A few thoughts on the matter:

1. The stickiest part of the deep state is senior uniformed military leadership. You can install an untabbed NG platoon commander / former Fox News host as SECDEF and the joes won't have any issue with it (especially since he's a culture carrier for the GWOT-era "I'm actually a crusader" motard mindset that is pervasive in the combat arms community). But you can't install a similar individual as a four-star general. Flag officers are, ipso facto, always going to be guys with 30+ years in. Part and parcel to this is that whoever is going to be running things where the rubber hits the road -- i.e., EUCOM -- is going to be an infantry or armor officer who has a decades-long relationships with French, German, British, etc. counterparts. These guys are on a first-name basis. They chat, off the record, over beers every time they get together. Their friendships transcend Republican or Democrat administrations in the US, Tory and Labour in the UK, left and right in other countries. They've been brainstorming what to do in Ukraine amongst themselves continuously since Russia invaded three years ago. The idea that "Kellogg has to go" or "we have to get someone in there who's not a Biden holdover" is a red herring. Even if they fire Kellogg and put someone else in his place, it'll be damn near impossible to find anyone credible who isn't from the cohort described above.

2. The Kellogg plan is an anchor for negotiation and has another alternative that is worse for the Russians. Kellogg's deal, with the corresponding pseudo-NATO encroachment, might sound like a shit deal to the Russians, but it also is predicated on a cessation of hostilities. What Kellogg is likely saying to his Russian counterparts (whom he also knows personally, albeit is not buddy-buddy with), is "you can have this setup peacefully, or the French are going to just do it without a cease-fire".

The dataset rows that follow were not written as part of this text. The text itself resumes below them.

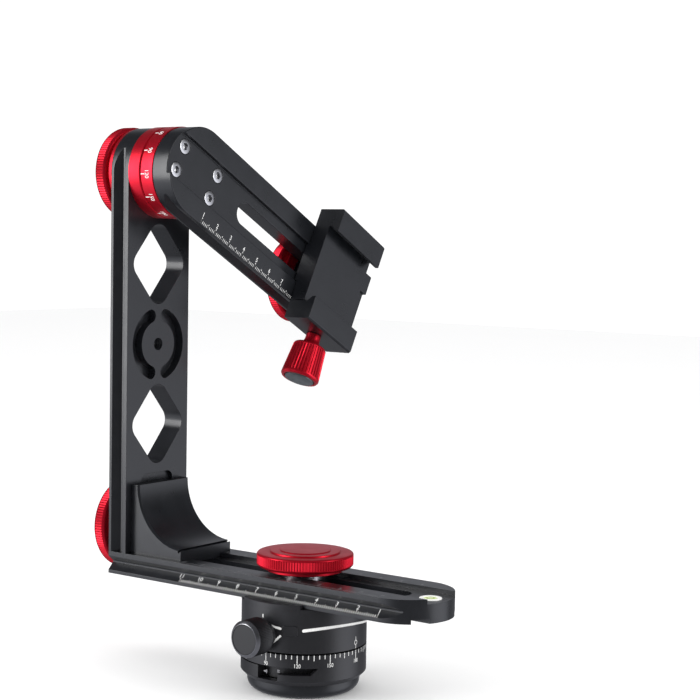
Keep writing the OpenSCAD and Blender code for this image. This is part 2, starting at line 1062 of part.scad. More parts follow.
module foot_recess() {
    corner = 3;
    translate([arm_x - channel_d, 0, rail_top])
        along_x()
            linear_extrude(channel_d + over) {
                translate([-channel_w / 2, -over])
                    square([channel_w, recess_h - corner + over]);
                translate([-channel_w / 2 + corner, 0])
                    square([channel_w - 2 * corner, recess_h]);
                for (side = [-1, 1])
                    translate([side * (channel_w / 2 - corner), recess_h - corner])
                        circle(corner);
            }
}

module arm_stud() {
    from = arm_back - face_gap - stud_in;
    color("#a4a6a9")
        translate([from, 0, arm_knob_z])
            rotate([0, 90, 0])
                cylinder(r = stud_r, h = arm_x + arm_stud_deep - from);
}

// ---- tilt unit ----

// Puts a shape that stands on Z on the bolt circle, pointing along +X
module ring_bolt_places() {
    for (a = [0:120:240])
        rotate([a, 0, 0])
            translate([0, bolt_ring_r, 0])
                rotate([0, 90, 0])
                    children();
}

// Turns a shape that stands on Z to +X on the tilt axis
module on_tilt_axis(x) {
    translate([x, 0, tilt_z])
        rotate([0, 90, 0])
            children();
}

module fixed_ring() {
    length = fixed_ring_l - face_gap;
    color("#b51f33")
        difference() {
            on_tilt_axis(ring_x)
                rotate_extrude()
                    polygon([
                        [tilt_bush_r, 0], [dial_r, 0], [dial_r, length - small_edge],
                        [dial_r - small_edge, length], [tilt_bush_r, length]
                    ]);
            translate([ring_x - over, 0, tilt_z])
                ring_bolt_places()
                    cylinder(r = small_screw_r, h = fixed_ring_l + over);
            translate([ring_x + length - small_head_h - small_edge, 0, tilt_z])
                ring_bolt_places()
                    cylinder(r = small_head_r, h = small_head_h + over);
        }
}

module ring_bolts() {
    top = ring_x + fixed_ring_l - face_gap - small_edge;
    color("#8d8f92")
        translate([top, 0, tilt_z])
            ring_bolt_places()
                cap_screw(small_screw_r, top - small_head_h - (arm_x - 5), small_head_r, small_head_h);
}

module tilt_bush() {
    color("#b08d4c")
        on_tilt_axis(arm_back)
            ring(shaft_r + run_fit, tilt_bush_r, bar_t + fixed_ring_l - 2 * face_gap);
}

module tilt_shaft() {
    stud_out = face_gap + thrust_h - washer_h + stud_in;
    color("#a4a6a9")
        union() {
            on_tilt_axis(upper_x - flange_h)
                cylinder(r = flange_r, h = flange_h);
            on_tilt_axis(arm_back)
                cylinder(r = shaft_r, h = upper_x - arm_back - eps);
            on_tilt_axis(arm_back - stud_out)
                cylinder(r = stud_r, h = stud_out + eps);
        }
}

module tilt_dial() {
    color("#c2273b")
        difference() {
            on_tilt_axis(dial_x)
                rotate_extrude()
                    polygon([
                        [shaft_r, 0], [dial_r - small_edge, 0], [dial_r, small_edge], [dial_r, dial_l],
                        [flange_r, dial_l], [flange_r, dial_l - flange_h], [shaft_r, dial_l - flange_h]
                    ]);
            upper_screw_places(upper_x - upper_screw_in)
                cylinder(r = upper_screw_r, h = dial_l);
        }
}

// Puts a shape that stands on Z on the four screws of the upper rail
module upper_screw_places(x) {
    tilted()
        for (y = [-1, 1], z = [-1, 1])
            translate([x, y * upper_screw_y, z * upper_screw_z])
                rotate([0, 90, 0])
                    children();
}

// ---- upper rail and camera clamp ----

module upper_rail() {
    floor_x = upper_face - channel_d;
    color("#1c1d21")
        difference() {
            tilted()
                difference() {
                    intersection() {
                        translate([upper_x, -half_w, 0])
                            along_y()
                                linear_extrude(upper_reach + half_w)
                                    rail_section(bar_t);
                        translate([upper_x - over, 0, 0])
                            along_x()
                                linear_extrude(bar_t + 2 * over)
                                    mirror([1, 0])
                                        round_end_outline(-upper_reach, 0);
                    }
                    translate([upper_x - over, 0, 0])
                        along_x()
                            linear_extrude(bar_t + 2 * over)
                                slot(upper_slot_from, upper_slot_to, slot_w);
                }
            upper_screw_places(upper_x - over)
                cylinder(r = upper_screw_r, h = bar_t + 2 * over);
            upper_screw_places(floor_x - upper_head_h)
                cylinder(r = upper_head_r, h = upper_head_h + over);
        }
}

module upper_rail_screws() {
    top = upper_face - channel_d;
    color("#8d8f92")
        upper_screw_places(top)
            cap_screw(upper_screw_r, top - upper_head_h - upper_x + upper_screw_in,
                upper_head_r, upper_head_h);
}

// Outline of a clamp jaw with its floor, from the floor's free edge outward
function jaw_outline(floor_from) =
    let (
        wall = half_w + key_fit,
        lip = half_w - groove_d + face_gap,
        step = clamp_floor + foot_h + key_fit
    ) [
        [floor_from, 0], [clamp_outer, 0], [clamp_outer, clamp_h - edge],
        [clamp_outer - edge, clamp_h], [lip, clamp_h], [lip, step + wall - lip],
        [wall, step], [wall, clamp_floor], [floor_from, clamp_floor]
    ];

// Puts a section drawn across the clamp along its whole length
module clamp_length() {
    tilted()
        translate([clamp_x, clamp_at - clamp_l / 2, 0])
            along_y()
                linear_extrude(clamp_l)
                    children();
}

module clamp_body() {
    color("#2b2d33")
        difference() {
            clamp_length() {
                polygon(jaw_outline(-jaw_joint));
                translate([-key_w / 2, face_gap - channel_d])
                    square([key_w, channel_d]);
            }
            clamp_screw_axis()
                cylinder(r = clamp_screw_r + run_fit, h = clamp_outer);
            pin_places()
                cylinder(r = pin_r, h = clamp_outer);
            tilted()
                translate([upper_x, clamp_at, 0])
                    rotate([0, 90, 0])
                        cylinder(r = stud_r, h = clamp_stud_top - upper_x);
        }
}

// Puts a shape that stands on Z on the clamp screw's axis, pointing outward
module clamp_screw_axis() {
    tilted()
        translate([screw_x, clamp_at, 0])
            mirror([0, 0, 1])
                translate([0, 0, stud_r + 2])
                    children();
}

// Puts a shape that stands on Z on the two guide pins, pointing outward
module pin_places() {
    tilted()
        for (side = [-1, 1])
            translate([screw_x, clamp_at + side * pin_pitch, 0])
                mirror([0, 0, 1])
                    translate([0, 0, pin_from])
                        children();
}

module guide_pins() {
    color("#b4b6b8")
        pin_places()
            cylinder(r = pin_r, h = pin_to - pin_from);
}

module clamp_stud() {
    from = upper_x - face_gap - stud_in;
    color("#a4a6a9")
        tilted()
            translate([from, clamp_at, 0])
                rotate([0, 90, 0])
                    cylinder(r = stud_r, h = clamp_stud_top - from);
}

module clamp_jaw() {
    color("#2b2d33")
        difference() {
            clamp_length()
                mirror([1, 0])
                    polygon(jaw_outline(jaw_joint + face_gap));
            clamp_screw_axis()
                cylinder(r = clamp_screw_r + run_fit, h = clamp_outer);
            pin_places()
                cylinder(r = pin_r + run_fit, h = pin_to - pin_from + face_gap);
        }
}

module clamp_screw() {
    to = clamp_knob_from + 8 - stud_r - 2;
    color("#a4a6a9")
        clamp_screw_axis()
            cylinder(r = clamp_screw_r, h = to);
}

// Puts a shape that stands on Z where the clamp knob starts
module clamp_knob_place() {
    clamp_screw_axis()
        translate([0, 0, clamp_knob_from - stud_r - 2])
            children();
}

module clamp_knob() {
    neck_r = 3.4;
    shoulder = 5.5;
    start_r = clamp_knob_r - 1.2;
    flare = [for (a = [0:15:90])
        [neck_r + 3 * (1 - cos(a)), shoulder - 3.4 + 3.4 * sin(a)]];
    color("#c01f33")
        clamp_knob_place()
            difference() {
                rotate_extrude()
                    polygon(concat(
                        [[0, 0], [neck_r, 0]],
                        flare,
                        [[start_r - edge, shoulder], [start_r, shoulder + edge],
                         [clamp_knob_r, clamp_knob_l - 2], [clamp_knob_r - 0.6, clamp_knob_l - 0.8],
                         [cap_r, clamp_knob_l - 0.8], [cap_r, clamp_knob_l - 2.4],
                         [0, clamp_knob_l - 2.4]]
                    ));
                translate([0, 0, -over])
                    cylinder(r = clamp_screw_r, h = 8 + over);
                for (i = [0:clamp_knob_ribs - 1])
                    rotate(i * 360 / clamp_knob_ribs)
                        translate([start_r + 0.45, 0, shoulder - over])
                            rotate([0, atan((clamp_knob_r - start_r) / clamp_knob_l), 0])
                                cylinder(r = 0.6, h = clamp_knob_l - shoulder - 2.6, $fn = 12);
            }
}

module clamp_knob_cap() {
    color("#6e7378")
        clamp_knob_place()
            translate([0, 0, clamp_knob_l - 2.4])
                rotate_extrude()
                    polygon([
                        [0, 0], [cap_r, 0], [cap_r, 1.8], [cap_r - 0.5, 2.4], [0, 2.4]
                    ]);
}

base_plate();
thread_bush();
scale_ring();
ring_screws();
click_ring();
thrust_washer();
pan_spindle();
spindle_nut();
index_lever();
rotator_drum();
drum_lid();
lid_screws();
side_plug();
brake_shoe();
detent_ball();
rail_stud();
lock_knob();
lock_screw();
rail_knob();
rail_washer();
lower_rail();
level_ring();
level_vial();
gusset();
gusset_screws();
upright_arm();
arm_stud();
fixed_ring();
ring_bolts();
tilt_bush();
arm_knob();
arm_washer();
tilt_shaft();
tilt_dial();
upper_rail();
upper_rail_screws();
tilt_knob();
tilt_washer();
clamp_body();
guide_pins();
clamp_stud();
clamp_lock_knob();
clamp_lock_washer();
clamp_jaw();
clamp_screw();
clamp_knob();
clamp_knob_cap();
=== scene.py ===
import json
import math
import bpy
from mathutils import Matrix, Vector


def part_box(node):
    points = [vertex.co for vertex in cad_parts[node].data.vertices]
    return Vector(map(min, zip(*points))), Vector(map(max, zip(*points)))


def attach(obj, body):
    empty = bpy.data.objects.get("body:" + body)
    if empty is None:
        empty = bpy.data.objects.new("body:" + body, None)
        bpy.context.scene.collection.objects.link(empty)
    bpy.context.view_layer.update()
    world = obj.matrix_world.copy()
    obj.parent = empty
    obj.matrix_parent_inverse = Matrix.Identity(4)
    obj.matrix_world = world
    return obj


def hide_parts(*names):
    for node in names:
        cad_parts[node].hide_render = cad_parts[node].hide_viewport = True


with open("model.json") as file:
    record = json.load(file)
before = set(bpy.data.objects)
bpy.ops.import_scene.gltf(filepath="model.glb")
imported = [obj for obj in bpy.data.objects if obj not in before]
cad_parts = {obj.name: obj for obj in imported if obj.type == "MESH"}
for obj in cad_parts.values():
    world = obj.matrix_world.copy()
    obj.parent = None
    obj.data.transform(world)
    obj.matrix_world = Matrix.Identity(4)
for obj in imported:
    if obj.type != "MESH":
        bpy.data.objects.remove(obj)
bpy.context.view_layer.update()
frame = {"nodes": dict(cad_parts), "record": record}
nodes = frame["nodes"]
slotOf = {row["node"]: row["material_slot"] for row in frame["record"]["subparts"]}
bodyOf = {node: body for body, members in frame["record"]["behaviour"]["bodies"].items() for node in members}
print("frame loaded,", len(nodes), "nodes")


tiltAxis = dict(height=207.0, lean=28.3)  # of the upper rail, about the X axis


# small helpers

def mm(value):
    return value / 1000


def pickNothing():
    if bpy.context.object and bpy.context.object.mode != "OBJECT":
        bpy.ops.object.mode_set(mode="OBJECT")
    bpy.ops.object.select_all(action="DESELECT")


def pick(piece):
    pickNothing()
    piece.select_set(True)
    bpy.context.view_layer.objects.active = piece


def bakePlace(piece):
    pick(piece)
    bpy.ops.object.transform_apply(location=True, rotation=True, scale=True)


def applyAll(piece):
    pick(piece)
    for modifier in list(piece.modifiers):
        bpy.ops.object.modifier_apply(modifier=modifier.name)


def smoothEdges(piece, degrees=32):
    pick(piece)
    bpy.ops.object.shade_smooth_by_angle(angle=math.radians(degrees))


def evenShading(piece, degrees=50):  # keeps flat faces flat beside their fine chamfers
    smoothEdges(piece, degrees)
    weighted = piece.modifiers.new("evenShading", "WEIGHTED_NORMAL")
    weighted.keep_sharp = True
    applyAll(piece)


def editAll(piece):
    pick(piece)
    bpy.ops.object.mode_set(mode="EDIT")
    bpy.ops.mesh.select_all(action="SELECT")


def leaveEdit():
    bpy.ops.object.mode_set(mode="OBJECT")


def pickVertices(piece, test):  # selects vertices by their place, in millimetres
    pick(piece)
    bpy.ops.object.mode_set(mode="EDIT")
    bpy.ops.mesh.select_mode(type="VERT")
    bpy.ops.mesh.select_all(action="DESELECT")
    bpy.ops.object.mode_set(mode="OBJECT")
    for vertex in piece.data.vertices:
        vertex.select = test(vertex.co * 1000)
    bpy.ops.object.mode_set(mode="EDIT")


def closeNormals(piece):
    editAll(piece)
    bpy.ops.mesh.normals_make_consistent(inside=False)
    leaveEdit()


def joinPieces(pieces, name):
    pick(pieces[0])
    for piece in pieces:
        piece.select_set(True)
    if len(pieces) > 1:
        bpy.ops.object.join()
    joined = bpy.context.object
    joined.name = name
    return joined


def ownCopy(piece, name, matrix=None):
    copied = piece.copy()
    copied.data = piece.data.copy()
    copied.name = name
    bpy.context.collection.objects.link(copied)
    if matrix is not None:
        copied.data.transform(matrix)
    return copied


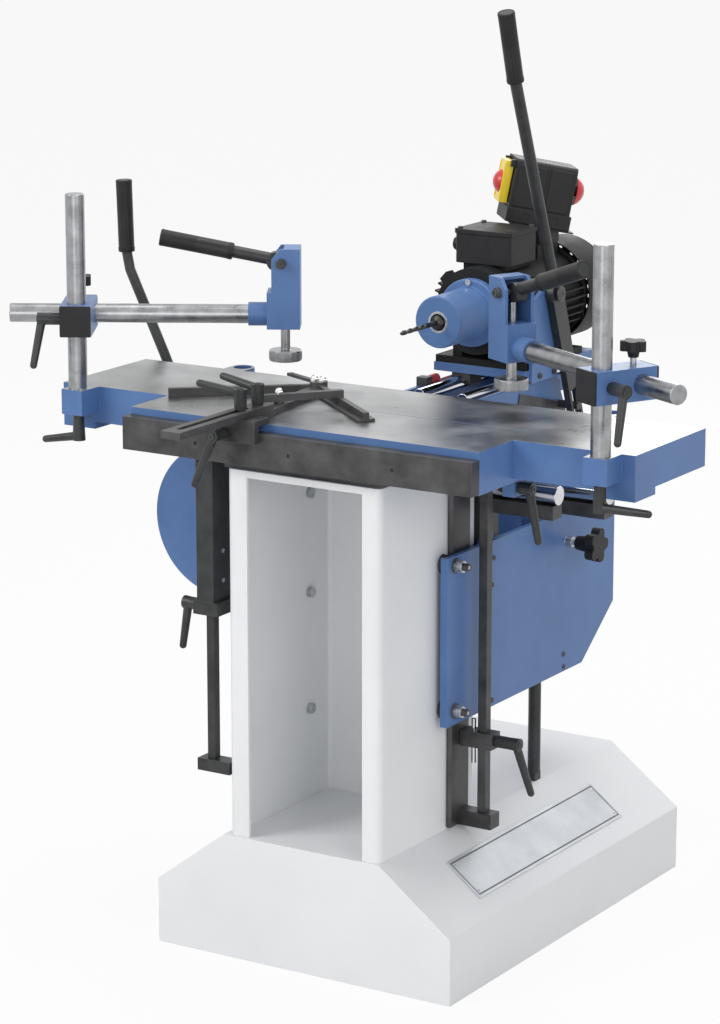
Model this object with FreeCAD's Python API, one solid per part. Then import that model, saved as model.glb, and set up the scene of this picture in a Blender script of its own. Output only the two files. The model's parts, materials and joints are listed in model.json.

3. The senior leadership of the US both under the Biden and Trump administrations has been playing a long game. They all thought/think that Russia is going to implode into a civil war amongst siloviki, Chechens, oligarchs, ethnic groups out east, etc. once Putin dies. Their strategic goals here are formulated with containment of that eventuality in mind. The US policy under Biden was, "let's bleed Russia as much as possible so that it's as weak as possible when it implodes". The US policy under Trump is, "let's disengage from Ukraine as much as possible so that we can generate a perceived win that we can sell to our base at home, none of this shit matters anyway, we're going to be doing a redux of the early 90s in a few years where instead of babysitting the USSR breakup, we're going to be babysitting the breakup of Russia and whatever happens in Ukraine isn't really going to change that."